Floating Rates: Capturing Short-Term Yields as the Yield Curve Normalizes
25 November 2025
Read Time 3 MIN
Key Takeaways:
- Investors may benefit from shifting toward floating rate notes to capture higher yields and move beyond low-return cash holdings.
- Investment grade floating rate notes currently yield 5.12%, offering attractive income potential while minimizing duration risk.
- Combining FRNs with CLO exposure can enhance portfolio resilience through diversified, floating-rate income streams.
After two years of inversion, the yield curve has normalized. On October 31, 2025, the 2s/10s spread closed at +0.49% following the late October policy cut, with longer-maturity yields remaining elevated as markets reassess inflation and Treasury supply conditions. The Fed lowered the policy rate to 3.75%–4.00% on October 29 and indicated it will halt balance-sheet runoff on December 1.
Investors, however, continue to sit on record levels of cash with money market fund assets at approximately $7 trillion. While cash has been a safe rate-sensitive haven, it provides limited upside once policy rates peak. With the curve only modestly positive, a rate cutting cycle that is expected to be shallow, and continued pressure on long-term bond yields, investment-grade floating-rate notes (FRNs) remain a compelling short duration income option.
The Curve Continues to Normalize
The steepening marks a transition from the “higher-for-longer” stance that defined 2023 - 2024. However, the slow pace and shallow magnitude of rate cuts have continued to make floating rate an attractive option within an income portfolio. Market-implied expectations point to modest, maybe 2 or 3, additional cuts through 2026, contingent on data. If the labor market softens faster, easing could come sooner; if growth holds, cuts may be delayed. Elevated inflation, widening fiscal deficits and geopolitical tension have kept upward pressure on long term yields even as the Fed cuts rates.
Difference Between 10-Year and 2-Year US Treasury Yields
Source: ICE Data Services, VanEck.Past performance is no guarantee of future results.

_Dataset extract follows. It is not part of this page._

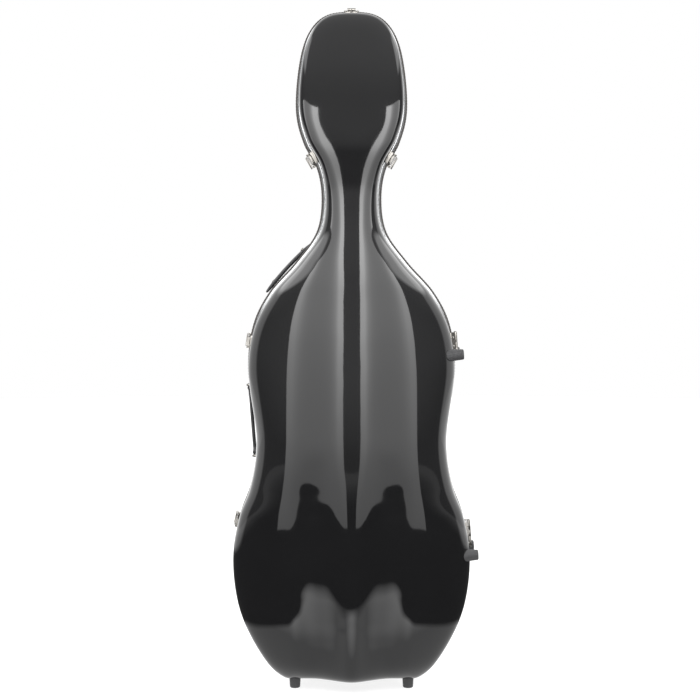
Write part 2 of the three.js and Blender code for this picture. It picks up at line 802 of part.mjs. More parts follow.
function foot(tip, place, form) {
  const profile = [
    [0, -overrun * 2], [footRadius, -overrun * 2], [footRadius, gap * 2], [footTipRadius, tip - footBevel],
    [footTipRadius - footBevel, tip], [0, tip],
  ];
  const body = new THREE.LatheGeometry(profile.map(([across, up]) => new THREE.Vector2(across, up)), footSides);
  return seated(body.rotateX(quarterTurn), place, [form]);
}

function addFeet() {
  const groundOut = floorHeight + bandProud;
  for (const [half, form, depth] of [[lid, lidForm, lidFootDepth], [back, backForm, backFootDepth]]) {
    const shell = half === lid ? 'lid' : 'back';
    for (const [name, side] of [['left', -1], ['right', 1]]) {
      const matrix = matrixAt(side * bottomFootX, half.side * depth, groundOut, 0, -1);
      addPiece(`${shell}_bottom_foot_${name}`, foot(groundOut, matrix, form), darkRubber, addPlace(matrix));
    }
    for (const { name, height } of sideFootPlaces) {
      const matrix = wallMatrix(1, height, half.side * sideFootDepth);
      addPiece(`${shell}_side_foot_${name}`, foot(sideFootOut, matrix, form), darkRubber, addPlace(matrix));
    }
  }
}

// Shoulder handle on two posts

const shoulderHandleShare = 0.587;
const shoulderHandleHeight = THREE.MathUtils.lerp(upperHeight, neckHeight, shoulderHandleShare);
const handleDepth = 40;
const shoulderGripLength = 132;
const shoulderGripOut = 12;
const shoulderGripRise = 3;
const shoulderGripThickness = 4.5;
const shoulderGripWidth = 8.5;
const postSpacing = 86;
const postRadius = 6;
const gripSteps = 10;
const gripSides = 8;
const endTaperShares = [0.55, 0.9];

function archedGrip(extra) {
  const points = [];
  const radii = [];
  for (let step = 0; step <= gripSteps; step += 1) {
    const share = step / gripSteps;
    const edge = Math.min(step, gripSteps - step);
    const taper = endTaperShares[edge] ?? 1;
    const rise = shoulderGripOut + shoulderGripRise * Math.sin(Math.PI * share);
    points.push(new THREE.Vector3((share - 0.5) * shoulderGripLength, 0, rise));
    radii.push([shoulderGripThickness * taper + extra, shoulderGripWidth * taper + extra]);
  }
  return sweepUp(points, radii);
}

// The same sweep for a line that bends outward from the wall
function sweepUp(points, radii) {
  const toFlat = new THREE.Matrix4().makeRotationX(-quarterTurn);
  const flat = points.map((point) => point.clone().applyMatrix4(toFlat));
  const turned = radii.map(([outward, across]) => [across, outward]);
  return sweep(flat, turned, gripSides).applyMatrix4(toFlat.clone().invert());
}

function addShoulderHandle() {
  const matrix = wallMatrix(-1, shoulderHandleHeight, handleDepth);
  const place = addPlace(matrix);
  addPiece('shoulder_grip', archedGrip(0), darkRubber, place);
  const around = archedGrip(gap).applyMatrix4(matrix);
  for (const [name, side] of [['lower', -1], ['upper', 1]]) {
    const post = new THREE.CylinderGeometry(postRadius, postRadius, shoulderGripOut + 2 * overrun, pinSides);
    post.rotateX(quarterTurn);
    post.translate(side * postSpacing / 2, 0, shoulderGripOut / 2 - overrun);
    addPiece(`shoulder_grip_post_${name}`, seated(post, matrix, [backForm, around]), brightMetal, place);
  }
}

// Side handle that swings on two brackets at the waist

const sideHandleLow = 452;
const sideHandleHigh = 602;
const sideHandleOut = 12;
const sideGripDrop = 26;
const sideGripThickness = 4;
const sideGripWidth = 7;
const sideGripInset = 9;
const bracketEar = 4;
const bracketEarRadius = 5;
const bracketLength = 13;
const bracketHalfDepth = 9;
const handlePin = 2.2;

const handleLine = axisLine(-1, sideHandleLow, sideHandleHigh, sideHandleOut);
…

For investors, this environment challenges traditional playbooks. Long-duration bonds, which prospered during decades of falling yields, now offer limited price appreciation and heightened downside if yields rise again. The recent volatility in Treasuries reflects shifting expectations for inflation and policy. Extending duration preemptively could prove costly should long yields remain stubbornly high.
Why Floating Rate Notes Still Make Sense
We believe that these factors continue to support an allocation to the short end of the yield where FRNs may provide a way to earn attractive income while minimizing exposure to rate volatility.
Floating rate notes, such as the VanEck IG Floating Rate ETF (FLTR), offer an efficient way to navigate today’s shifting rate environment. FRNs pay coupons that reset, usually quarterly, based on SOFR plus fixed spread, giving them near-zero duration and insulating prices from rate swings.
At the end of October, IG FRNs yielded 5.12%, comparing favorably with short- and fixed-rate corporate bonds (3.82% and 4.82%, respectively). Because their coupons adjust with market rates, FRNs exhibit low price sensitivity across both tightening and easing cycles. This structure helps reduce mark-to-market volatility while preserving income potential.
In short, FRNs capture today’s elevated short-term yields without adding duration risk. If short term rates decline, coupon income adjusts lower, but prices typically remain stable, a balanced trade-off between income and capital stability.
Building Resilience Through Diversification
To further strengthen an ultrashort duration approach, investors can pair FRNs with exposure to CLOs through VanEck CLO ETF (CLOI) and VanEck AA–BB CLO ETF (CLOB). CLOs are portfolios of senior secured loans with floating coupons and structural credit protection.
- CLOI focuses on IG tranches which were yielding yields 4.95% and have low credit risk. Notably, no investment grade CLO has ever defaulted post GFC.
- CLOB primarily holds AA–BB rated tranches which recently offered yields of 6.82%.
CLO structures also include built-in protections such as diversification across hundreds of loans and priority in payment waterfalls. These features have helped maintain strong performance through past cycles. For investors seeking to maintain income without extending duration, CLOs represent an attractive complement to corporate FRNs.